DATASET RECORDS:
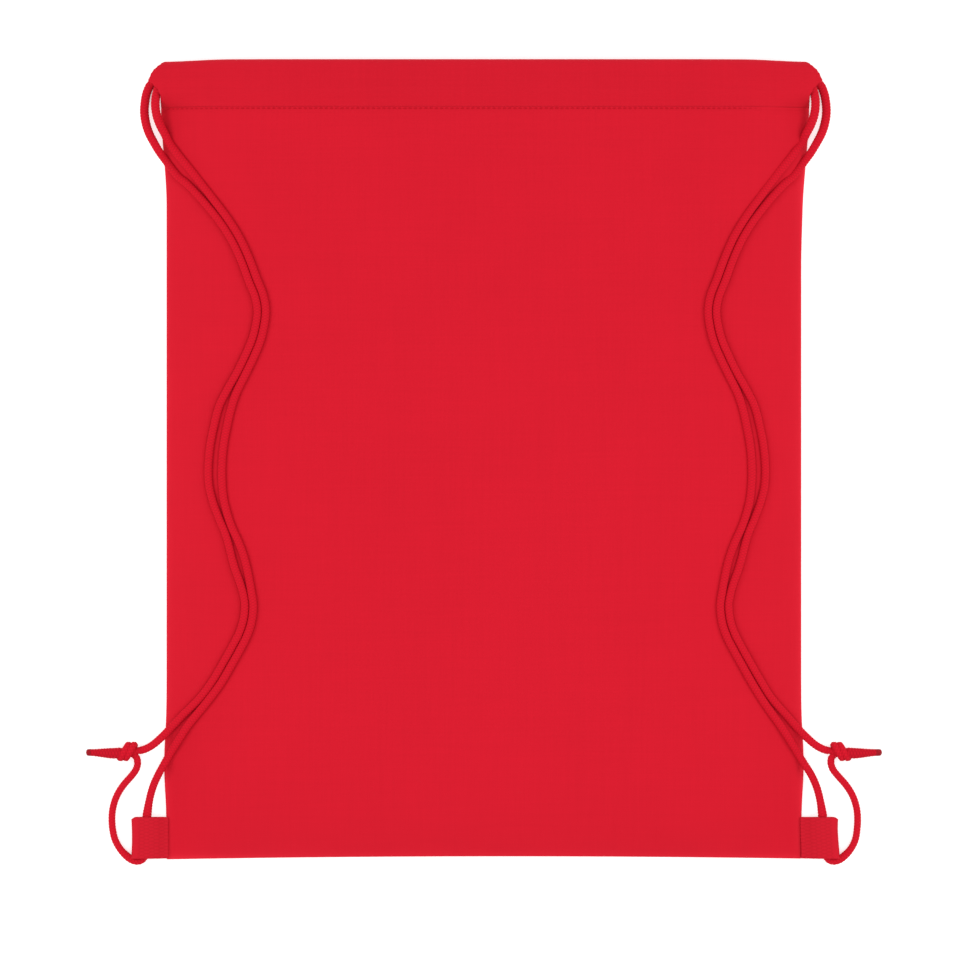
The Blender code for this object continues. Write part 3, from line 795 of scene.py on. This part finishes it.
def woven(name, shade, light, worn):
    """Plain weave: threads over and under each other, slubs, and a rubbed look at the edges."""
    cloth = Finish(name, Roughness=0.9, Specular_IOR_Level=0.12, Sheen_Weight=0.03,
                   Sheen_Roughness=0.6, Sheen_Tint=(1.0, 0.25, 0.25, 1.0))
    x, y, z = cloth.axes()
    weave = cloth.wave(x, THREAD_PITCH) * cloth.wave(y, THREAD_PITCH)
    warp = cloth.grain((1400.0, 25.0, 25.0))
    weft = cloth.grain((25.0, 1400.0, 25.0))
    cloud = cloth.grain((22.0, 22.0, 22.0), 3.0)
    rubbed = cloth.value("wear")
    # Painted shade: the cloth is darker between the threads of the weave, where shade falls. The warp and
    # weft streaks and the clouds are its own uneven tone.
    lightness = (0.22 * weave + (warp - 0.5) * 0.35 + (weft - 0.5) * 0.35
                 + (cloud - 0.5) * 0.30 + 0.48)
    colour = cloth.mix(lightness, shade, light)
    return cloth.show(
        Base_Color=cloth.mix(rubbed * (0.35 + 0.4 * cloud), colour, worn),
        Roughness=0.80 + 0.12 * weave - 0.10 * rubbed,
        Normal=cloth.relief(weave * 0.6 + warp * 0.2 + weft * 0.2, 0.00008))


cloth_finish = woven("woven_cloth", PANEL_SHADE, PANEL_RED, PANEL_WORN)
PLY_ROLL = 0.0005            # radius of the rolled edge


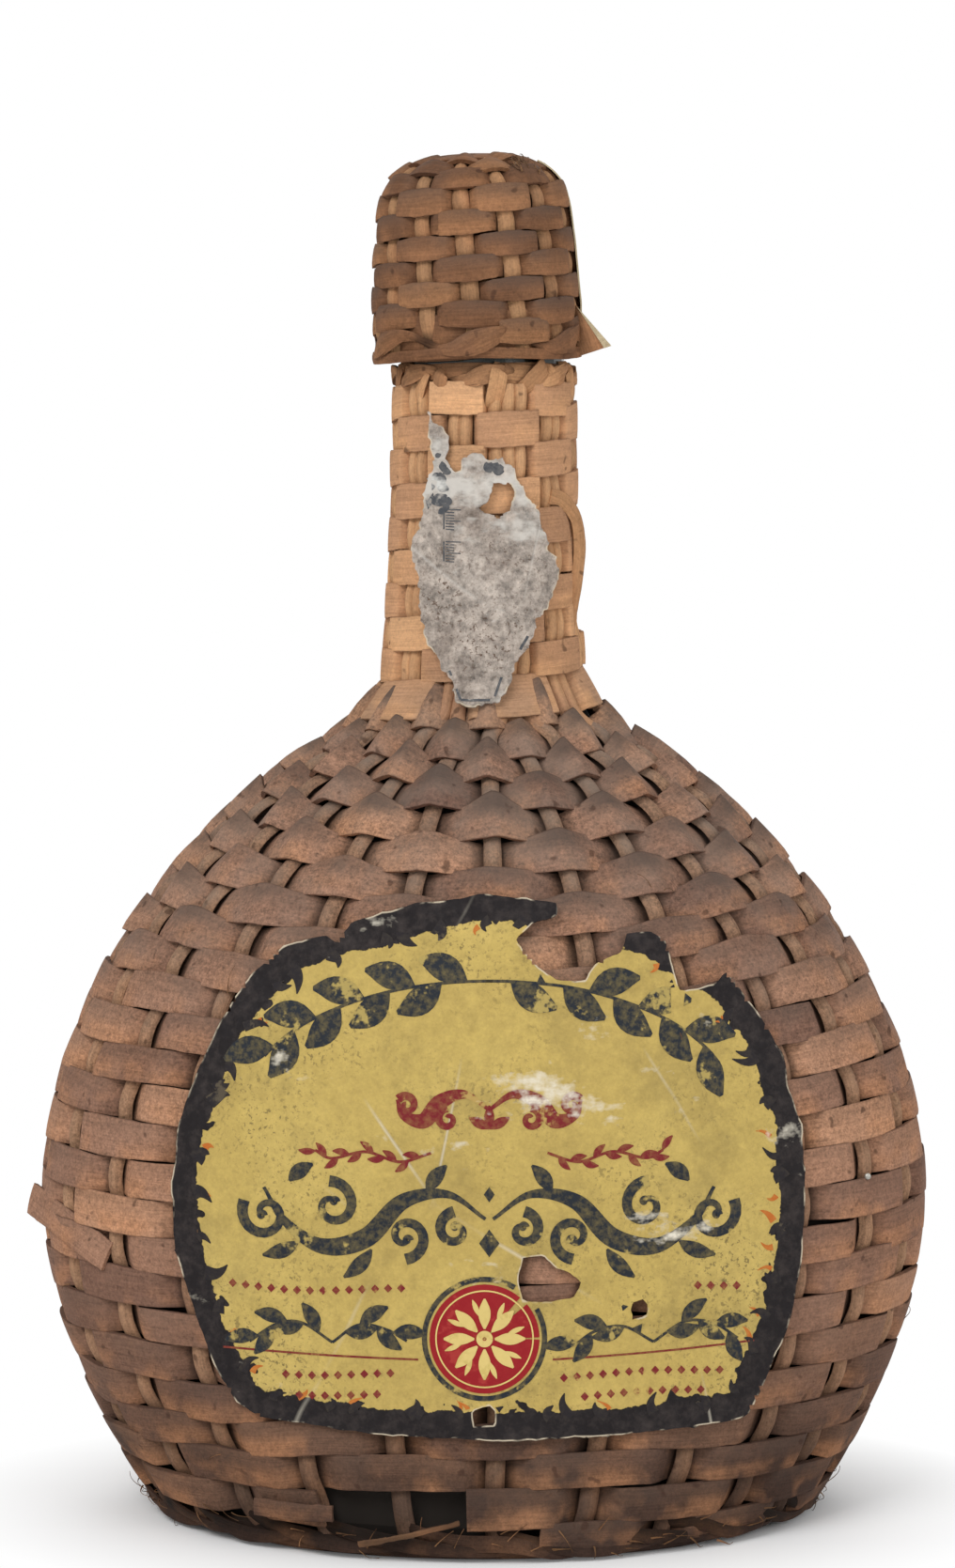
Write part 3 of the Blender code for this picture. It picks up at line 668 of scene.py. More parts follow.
@dataclass(frozen=True)
class WillowFinish(Finish):
    """Split willow: fibres, sandy grain, dust on top, soot on the crests, painted shade in the tucks.

    The tints run from the least tone of a float to the greatest. The low tint shows under the
    low height, the top tint at the foot of the neck, the warm one on clean patches, and the
    dust is at its thickest from the high height up. Dirt and painted shade darken the strips'
    long edges.
    """

    tints: tuple[Colour, ...]
    dust: Colour = (126, 112, 101)
    dust_share: float = 0.62
    soot_share: float = 0.6
    warm: Colour = (190, 134, 94)
    warm_share: float = 0.5
    low_tint: Colour = (60, 44, 37)
    low_height: float = 0.044
    grain: float = 0.55
    top_tint: Colour = (172, 130, 100)
    high_height: float = 0.116

    soot: Colour = (84, 72, 65)
    speck: Colour = (62, 42, 34)
    # dirt and painted shade: the dark at each strip's long edges, where rows meet
    edge_grime_and_shade: Colour = (66, 46, 38)
    # painted shade: the dark of a strip where it tucks deep behind a stake
    tuck: Colour = (38, 26, 20)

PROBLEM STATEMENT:
Search the listing for the word "Write" and return each line that holds it.

CORRECT ANSWER:
The Blender code for this object continues. Write part 3, from line 795 of scene.py on. This part finishes it.
Write part 3 of the Blender code for this picture. It picks up at line 668 of scene.py. More parts follow.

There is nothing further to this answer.